**Instructions to follow:** Only the lines starting at the one with "hairspring();" and ending at the one with "blue: Amount of blue." should be copied, exactly and with both ends kept.

Scripts that build objects:
>>

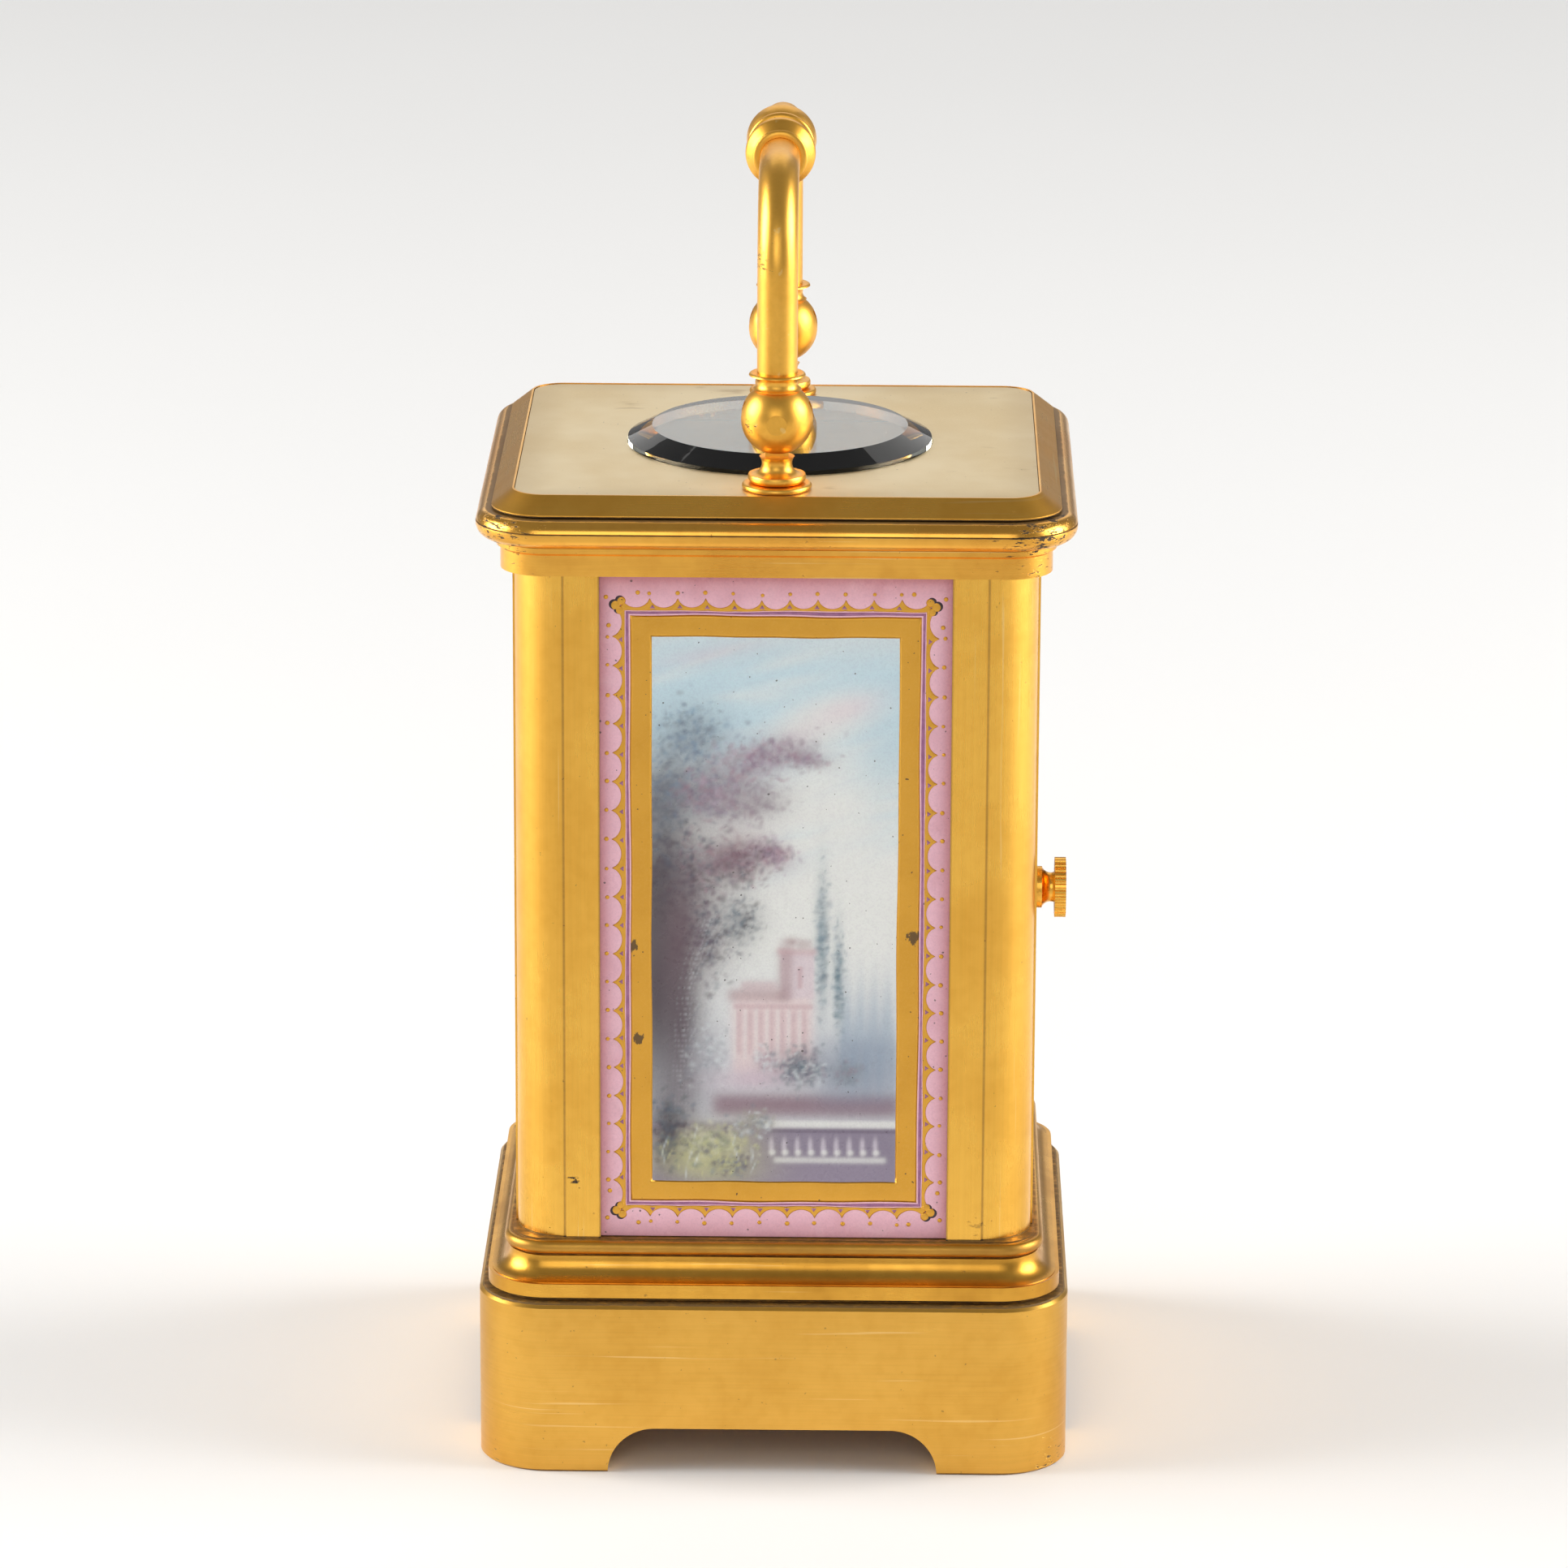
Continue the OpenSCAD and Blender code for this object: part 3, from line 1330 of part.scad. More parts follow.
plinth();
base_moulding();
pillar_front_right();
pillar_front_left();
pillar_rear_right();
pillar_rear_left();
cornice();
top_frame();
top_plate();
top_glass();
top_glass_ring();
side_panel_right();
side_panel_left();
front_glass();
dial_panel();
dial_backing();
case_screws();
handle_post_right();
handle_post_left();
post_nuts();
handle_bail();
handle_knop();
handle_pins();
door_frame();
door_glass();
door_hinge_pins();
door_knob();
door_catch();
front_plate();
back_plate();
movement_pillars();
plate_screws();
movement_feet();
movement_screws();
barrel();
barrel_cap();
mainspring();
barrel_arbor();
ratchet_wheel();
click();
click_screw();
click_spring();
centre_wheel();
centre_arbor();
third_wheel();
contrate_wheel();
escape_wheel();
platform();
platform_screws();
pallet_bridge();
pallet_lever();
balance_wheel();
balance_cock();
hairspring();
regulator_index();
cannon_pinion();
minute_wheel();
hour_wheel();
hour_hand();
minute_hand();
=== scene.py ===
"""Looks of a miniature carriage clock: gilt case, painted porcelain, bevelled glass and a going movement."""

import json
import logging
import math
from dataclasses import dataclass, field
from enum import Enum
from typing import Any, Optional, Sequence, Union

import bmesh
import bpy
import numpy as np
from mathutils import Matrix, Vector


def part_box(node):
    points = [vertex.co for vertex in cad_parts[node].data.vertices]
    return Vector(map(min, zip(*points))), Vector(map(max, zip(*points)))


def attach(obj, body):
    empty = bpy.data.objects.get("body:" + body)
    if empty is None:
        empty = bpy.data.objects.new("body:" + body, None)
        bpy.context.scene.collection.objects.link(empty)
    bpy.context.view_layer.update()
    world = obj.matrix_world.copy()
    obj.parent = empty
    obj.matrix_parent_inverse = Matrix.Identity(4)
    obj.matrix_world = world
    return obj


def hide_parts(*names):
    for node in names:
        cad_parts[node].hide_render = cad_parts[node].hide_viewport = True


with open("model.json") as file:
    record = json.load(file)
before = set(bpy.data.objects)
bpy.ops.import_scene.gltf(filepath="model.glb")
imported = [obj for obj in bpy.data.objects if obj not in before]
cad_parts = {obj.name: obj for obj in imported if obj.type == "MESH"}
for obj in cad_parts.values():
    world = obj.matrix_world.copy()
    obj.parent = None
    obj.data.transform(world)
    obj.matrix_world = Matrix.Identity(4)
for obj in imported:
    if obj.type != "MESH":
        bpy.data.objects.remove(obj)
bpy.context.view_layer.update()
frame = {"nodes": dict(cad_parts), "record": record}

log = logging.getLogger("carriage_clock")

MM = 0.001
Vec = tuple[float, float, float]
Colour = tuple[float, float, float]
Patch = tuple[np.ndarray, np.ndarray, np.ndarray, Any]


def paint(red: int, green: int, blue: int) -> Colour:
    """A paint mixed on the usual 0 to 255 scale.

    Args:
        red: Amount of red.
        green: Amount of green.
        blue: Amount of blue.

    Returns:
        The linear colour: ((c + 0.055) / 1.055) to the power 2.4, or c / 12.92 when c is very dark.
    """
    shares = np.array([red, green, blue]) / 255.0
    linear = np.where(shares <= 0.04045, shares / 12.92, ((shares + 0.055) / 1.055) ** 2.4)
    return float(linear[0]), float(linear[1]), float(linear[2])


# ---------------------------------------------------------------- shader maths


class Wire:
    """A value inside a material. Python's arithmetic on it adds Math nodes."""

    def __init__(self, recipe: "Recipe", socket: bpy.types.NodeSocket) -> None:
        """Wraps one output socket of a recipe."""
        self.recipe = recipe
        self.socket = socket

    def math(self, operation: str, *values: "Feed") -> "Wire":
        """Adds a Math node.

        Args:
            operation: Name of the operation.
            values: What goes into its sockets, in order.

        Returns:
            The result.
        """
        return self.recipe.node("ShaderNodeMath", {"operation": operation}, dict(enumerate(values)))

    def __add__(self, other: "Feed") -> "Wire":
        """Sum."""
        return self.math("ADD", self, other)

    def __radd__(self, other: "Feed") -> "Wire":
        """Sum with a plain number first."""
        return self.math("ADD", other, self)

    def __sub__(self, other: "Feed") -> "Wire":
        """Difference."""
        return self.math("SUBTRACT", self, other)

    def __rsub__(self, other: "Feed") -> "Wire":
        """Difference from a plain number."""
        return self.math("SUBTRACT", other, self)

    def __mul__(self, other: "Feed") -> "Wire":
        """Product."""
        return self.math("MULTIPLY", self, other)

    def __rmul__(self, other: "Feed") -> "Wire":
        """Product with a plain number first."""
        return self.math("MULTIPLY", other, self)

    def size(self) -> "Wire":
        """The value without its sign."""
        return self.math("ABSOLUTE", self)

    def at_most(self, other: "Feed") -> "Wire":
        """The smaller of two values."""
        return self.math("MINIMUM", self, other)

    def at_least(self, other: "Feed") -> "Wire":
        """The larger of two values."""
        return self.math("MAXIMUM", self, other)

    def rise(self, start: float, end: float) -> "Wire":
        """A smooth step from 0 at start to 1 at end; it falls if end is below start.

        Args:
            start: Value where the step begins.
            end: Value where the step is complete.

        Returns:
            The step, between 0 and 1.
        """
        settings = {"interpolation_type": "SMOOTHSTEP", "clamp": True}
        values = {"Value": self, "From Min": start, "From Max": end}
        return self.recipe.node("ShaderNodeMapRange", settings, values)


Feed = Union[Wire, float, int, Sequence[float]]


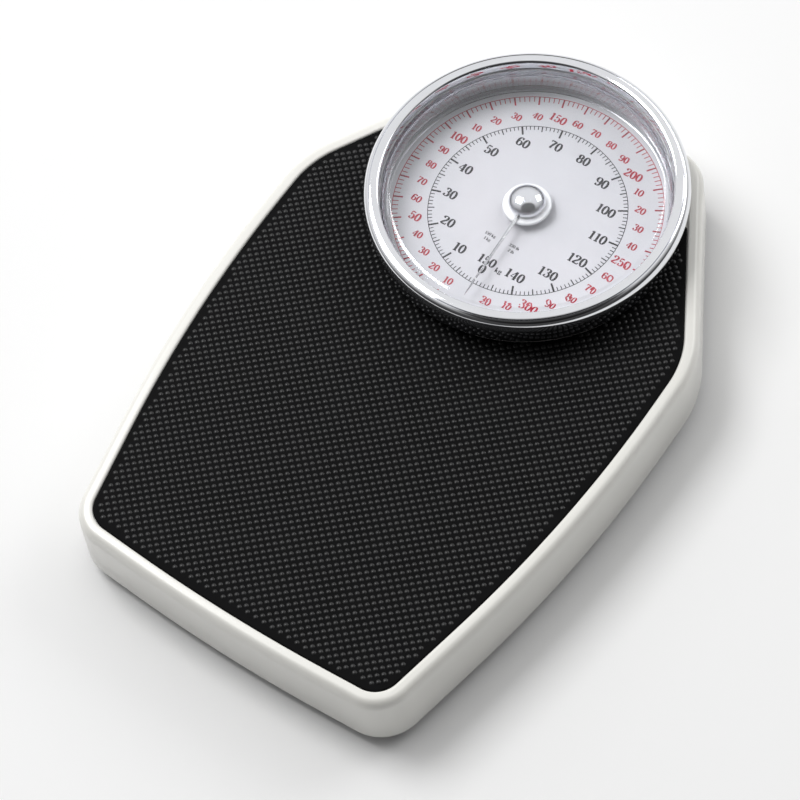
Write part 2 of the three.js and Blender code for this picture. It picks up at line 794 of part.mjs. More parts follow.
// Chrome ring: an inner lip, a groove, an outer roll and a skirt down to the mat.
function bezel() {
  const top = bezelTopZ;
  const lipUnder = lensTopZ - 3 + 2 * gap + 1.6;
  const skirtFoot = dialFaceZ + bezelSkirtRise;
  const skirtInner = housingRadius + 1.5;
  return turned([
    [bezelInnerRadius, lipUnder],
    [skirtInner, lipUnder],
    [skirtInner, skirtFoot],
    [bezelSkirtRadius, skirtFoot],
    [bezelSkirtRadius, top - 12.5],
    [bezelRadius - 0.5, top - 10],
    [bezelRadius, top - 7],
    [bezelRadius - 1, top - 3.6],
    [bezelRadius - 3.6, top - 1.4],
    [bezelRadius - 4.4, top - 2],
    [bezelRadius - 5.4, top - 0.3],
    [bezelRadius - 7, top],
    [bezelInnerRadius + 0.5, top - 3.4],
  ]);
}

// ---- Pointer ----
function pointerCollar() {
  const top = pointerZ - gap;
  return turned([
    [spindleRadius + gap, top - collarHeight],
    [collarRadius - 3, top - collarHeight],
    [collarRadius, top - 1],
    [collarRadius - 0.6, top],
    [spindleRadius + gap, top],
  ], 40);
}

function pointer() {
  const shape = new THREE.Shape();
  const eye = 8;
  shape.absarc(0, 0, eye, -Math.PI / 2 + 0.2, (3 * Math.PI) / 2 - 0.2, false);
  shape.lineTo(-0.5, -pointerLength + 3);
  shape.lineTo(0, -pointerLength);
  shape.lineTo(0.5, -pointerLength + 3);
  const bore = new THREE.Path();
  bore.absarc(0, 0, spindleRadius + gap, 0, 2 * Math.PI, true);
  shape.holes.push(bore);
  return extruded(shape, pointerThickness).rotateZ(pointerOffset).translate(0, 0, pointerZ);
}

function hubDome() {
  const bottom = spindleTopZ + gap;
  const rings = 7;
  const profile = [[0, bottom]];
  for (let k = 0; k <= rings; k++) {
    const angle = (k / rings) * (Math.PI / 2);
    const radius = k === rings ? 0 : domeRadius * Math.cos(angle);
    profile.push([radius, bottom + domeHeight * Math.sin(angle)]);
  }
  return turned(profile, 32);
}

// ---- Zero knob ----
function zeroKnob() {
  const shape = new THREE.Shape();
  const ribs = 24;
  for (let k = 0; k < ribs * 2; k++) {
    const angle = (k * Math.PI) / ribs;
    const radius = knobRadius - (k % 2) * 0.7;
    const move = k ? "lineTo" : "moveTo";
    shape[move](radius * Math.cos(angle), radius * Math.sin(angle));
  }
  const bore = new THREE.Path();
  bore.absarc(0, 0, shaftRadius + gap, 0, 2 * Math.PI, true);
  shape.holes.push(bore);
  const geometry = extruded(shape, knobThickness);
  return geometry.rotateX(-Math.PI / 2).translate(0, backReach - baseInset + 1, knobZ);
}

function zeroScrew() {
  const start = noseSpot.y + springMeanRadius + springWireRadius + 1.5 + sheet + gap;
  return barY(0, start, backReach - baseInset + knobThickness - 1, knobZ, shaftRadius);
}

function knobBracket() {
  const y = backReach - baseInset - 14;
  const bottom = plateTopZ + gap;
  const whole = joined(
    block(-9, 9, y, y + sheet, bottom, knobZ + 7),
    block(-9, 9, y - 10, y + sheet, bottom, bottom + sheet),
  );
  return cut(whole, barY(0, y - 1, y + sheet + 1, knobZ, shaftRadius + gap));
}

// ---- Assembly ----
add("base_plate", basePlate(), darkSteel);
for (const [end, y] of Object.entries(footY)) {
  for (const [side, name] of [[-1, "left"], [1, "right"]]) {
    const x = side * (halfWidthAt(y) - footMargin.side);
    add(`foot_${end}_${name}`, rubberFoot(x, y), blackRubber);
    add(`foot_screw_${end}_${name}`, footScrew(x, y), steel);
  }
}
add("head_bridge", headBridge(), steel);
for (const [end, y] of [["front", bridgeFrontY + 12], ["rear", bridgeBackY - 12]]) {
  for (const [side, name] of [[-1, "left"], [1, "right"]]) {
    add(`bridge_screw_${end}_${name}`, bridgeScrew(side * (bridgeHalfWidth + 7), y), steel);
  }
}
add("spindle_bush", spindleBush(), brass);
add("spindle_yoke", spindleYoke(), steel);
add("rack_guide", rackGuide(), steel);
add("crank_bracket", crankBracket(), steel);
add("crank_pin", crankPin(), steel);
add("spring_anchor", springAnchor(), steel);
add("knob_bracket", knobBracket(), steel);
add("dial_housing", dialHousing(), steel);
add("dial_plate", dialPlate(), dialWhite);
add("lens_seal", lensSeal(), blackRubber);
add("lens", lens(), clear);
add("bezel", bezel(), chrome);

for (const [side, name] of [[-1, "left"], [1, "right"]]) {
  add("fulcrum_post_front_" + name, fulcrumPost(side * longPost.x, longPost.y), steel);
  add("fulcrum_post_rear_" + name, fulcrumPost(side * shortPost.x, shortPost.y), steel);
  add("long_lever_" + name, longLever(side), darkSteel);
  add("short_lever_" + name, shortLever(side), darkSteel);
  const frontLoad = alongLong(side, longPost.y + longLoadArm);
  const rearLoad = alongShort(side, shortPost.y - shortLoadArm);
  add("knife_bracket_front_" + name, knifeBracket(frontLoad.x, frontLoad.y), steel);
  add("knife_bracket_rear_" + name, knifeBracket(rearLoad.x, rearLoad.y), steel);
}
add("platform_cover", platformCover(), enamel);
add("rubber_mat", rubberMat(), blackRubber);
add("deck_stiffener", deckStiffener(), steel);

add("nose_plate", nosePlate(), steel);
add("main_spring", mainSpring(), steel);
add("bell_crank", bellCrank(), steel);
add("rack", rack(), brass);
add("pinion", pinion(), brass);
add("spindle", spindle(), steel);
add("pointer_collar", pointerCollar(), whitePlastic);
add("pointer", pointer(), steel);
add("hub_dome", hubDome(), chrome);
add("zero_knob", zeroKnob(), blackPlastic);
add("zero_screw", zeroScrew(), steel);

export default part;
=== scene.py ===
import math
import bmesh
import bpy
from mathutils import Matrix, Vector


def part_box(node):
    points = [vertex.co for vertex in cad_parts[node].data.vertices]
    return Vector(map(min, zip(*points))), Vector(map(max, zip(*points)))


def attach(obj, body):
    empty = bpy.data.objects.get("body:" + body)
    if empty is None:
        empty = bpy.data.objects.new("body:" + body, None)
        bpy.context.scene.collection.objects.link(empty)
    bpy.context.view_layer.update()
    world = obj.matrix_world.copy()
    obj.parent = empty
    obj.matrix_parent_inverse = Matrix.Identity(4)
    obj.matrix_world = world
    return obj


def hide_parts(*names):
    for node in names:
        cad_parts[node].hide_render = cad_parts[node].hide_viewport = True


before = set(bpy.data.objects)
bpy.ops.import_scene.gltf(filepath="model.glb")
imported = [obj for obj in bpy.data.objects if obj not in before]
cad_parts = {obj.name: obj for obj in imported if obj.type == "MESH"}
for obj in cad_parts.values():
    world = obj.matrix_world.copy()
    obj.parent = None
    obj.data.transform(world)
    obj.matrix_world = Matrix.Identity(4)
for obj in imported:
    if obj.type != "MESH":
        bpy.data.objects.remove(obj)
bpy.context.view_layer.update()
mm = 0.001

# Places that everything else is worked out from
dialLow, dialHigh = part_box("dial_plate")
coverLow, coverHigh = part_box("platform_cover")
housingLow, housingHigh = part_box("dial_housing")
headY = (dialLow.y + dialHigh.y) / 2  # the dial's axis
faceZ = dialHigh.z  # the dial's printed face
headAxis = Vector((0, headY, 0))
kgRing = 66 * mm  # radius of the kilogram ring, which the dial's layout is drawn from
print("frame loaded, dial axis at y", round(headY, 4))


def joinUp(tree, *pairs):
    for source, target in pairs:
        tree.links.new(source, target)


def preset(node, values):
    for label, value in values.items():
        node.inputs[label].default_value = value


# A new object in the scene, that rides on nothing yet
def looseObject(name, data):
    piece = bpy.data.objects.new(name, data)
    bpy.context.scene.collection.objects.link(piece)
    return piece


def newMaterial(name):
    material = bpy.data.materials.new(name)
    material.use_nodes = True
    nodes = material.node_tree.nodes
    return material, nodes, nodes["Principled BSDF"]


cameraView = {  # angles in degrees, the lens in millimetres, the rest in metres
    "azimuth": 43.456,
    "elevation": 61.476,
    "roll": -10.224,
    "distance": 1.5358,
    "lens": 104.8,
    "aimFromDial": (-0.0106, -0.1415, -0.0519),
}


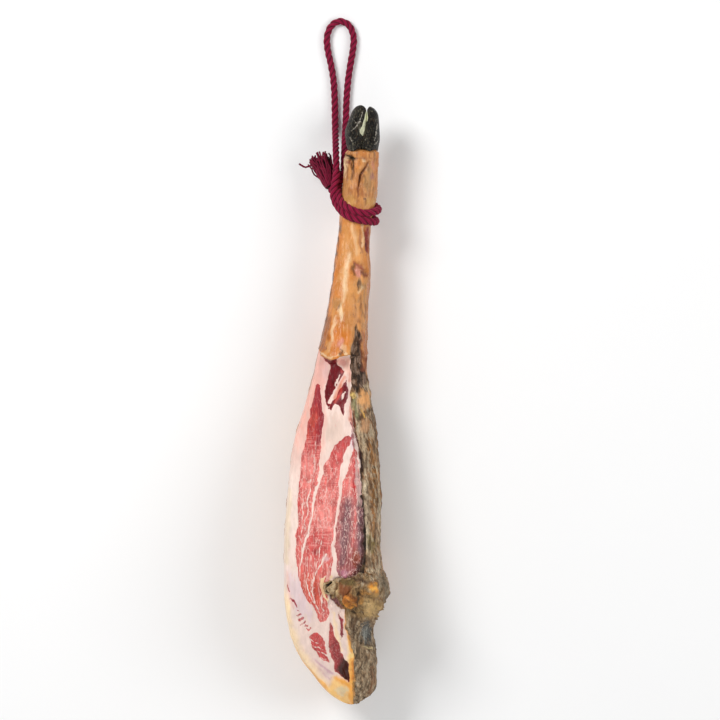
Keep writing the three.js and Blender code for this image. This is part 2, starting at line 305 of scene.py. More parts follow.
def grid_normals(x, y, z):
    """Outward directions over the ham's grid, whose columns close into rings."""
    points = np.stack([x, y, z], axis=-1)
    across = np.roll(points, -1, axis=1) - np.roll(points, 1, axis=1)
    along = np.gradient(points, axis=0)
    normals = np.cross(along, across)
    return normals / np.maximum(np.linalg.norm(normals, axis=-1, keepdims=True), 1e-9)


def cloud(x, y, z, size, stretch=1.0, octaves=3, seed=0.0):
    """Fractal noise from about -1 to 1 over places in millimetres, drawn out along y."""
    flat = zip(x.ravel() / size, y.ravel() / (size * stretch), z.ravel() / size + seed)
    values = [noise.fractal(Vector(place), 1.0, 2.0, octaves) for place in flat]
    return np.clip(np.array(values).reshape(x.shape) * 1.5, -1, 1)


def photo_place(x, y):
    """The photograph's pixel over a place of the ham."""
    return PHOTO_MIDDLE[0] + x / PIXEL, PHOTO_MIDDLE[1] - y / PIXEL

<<

**Response to this exercise:**
hairspring();
regulator_index();
cannon_pinion();
minute_wheel();
hour_wheel();
hour_hand();
minute_hand();
=== scene.py ===
"""Looks of a miniature carriage clock: gilt case, painted porcelain, bevelled glass and a going movement."""

import json
import logging
import math
from dataclasses import dataclass, field
from enum import Enum
from typing import Any, Optional, Sequence, Union

import bmesh
import bpy
import numpy as np
from mathutils import Matrix, Vector


def part_box(node):
    points = [vertex.co for vertex in cad_parts[node].data.vertices]
    return Vector(map(min, zip(*points))), Vector(map(max, zip(*points)))


def attach(obj, body):
    empty = bpy.data.objects.get("body:" + body)
    if empty is None:
        empty = bpy.data.objects.new("body:" + body, None)
        bpy.context.scene.collection.objects.link(empty)
    bpy.context.view_layer.update()
    world = obj.matrix_world.copy()
    obj.parent = empty
    obj.matrix_parent_inverse = Matrix.Identity(4)
    obj.matrix_world = world
    return obj


def hide_parts(*names):
    for node in names:
        cad_parts[node].hide_render = cad_parts[node].hide_viewport = True


with open("model.json") as file:
    record = json.load(file)
before = set(bpy.data.objects)
bpy.ops.import_scene.gltf(filepath="model.glb")
imported = [obj for obj in bpy.data.objects if obj not in before]
cad_parts = {obj.name: obj for obj in imported if obj.type == "MESH"}
for obj in cad_parts.values():
    world = obj.matrix_world.copy()
    obj.parent = None
    obj.data.transform(world)
    obj.matrix_world = Matrix.Identity(4)
for obj in imported:
    if obj.type != "MESH":
        bpy.data.objects.remove(obj)
bpy.context.view_layer.update()
frame = {"nodes": dict(cad_parts), "record": record}

log = logging.getLogger("carriage_clock")

MM = 0.001
Vec = tuple[float, float, float]
Colour = tuple[float, float, float]
Patch = tuple[np.ndarray, np.ndarray, np.ndarray, Any]


def paint(red: int, green: int, blue: int) -> Colour:
    """A paint mixed on the usual 0 to 255 scale.

    Args:
        red: Amount of red.
        green: Amount of green.
        blue: Amount of blue.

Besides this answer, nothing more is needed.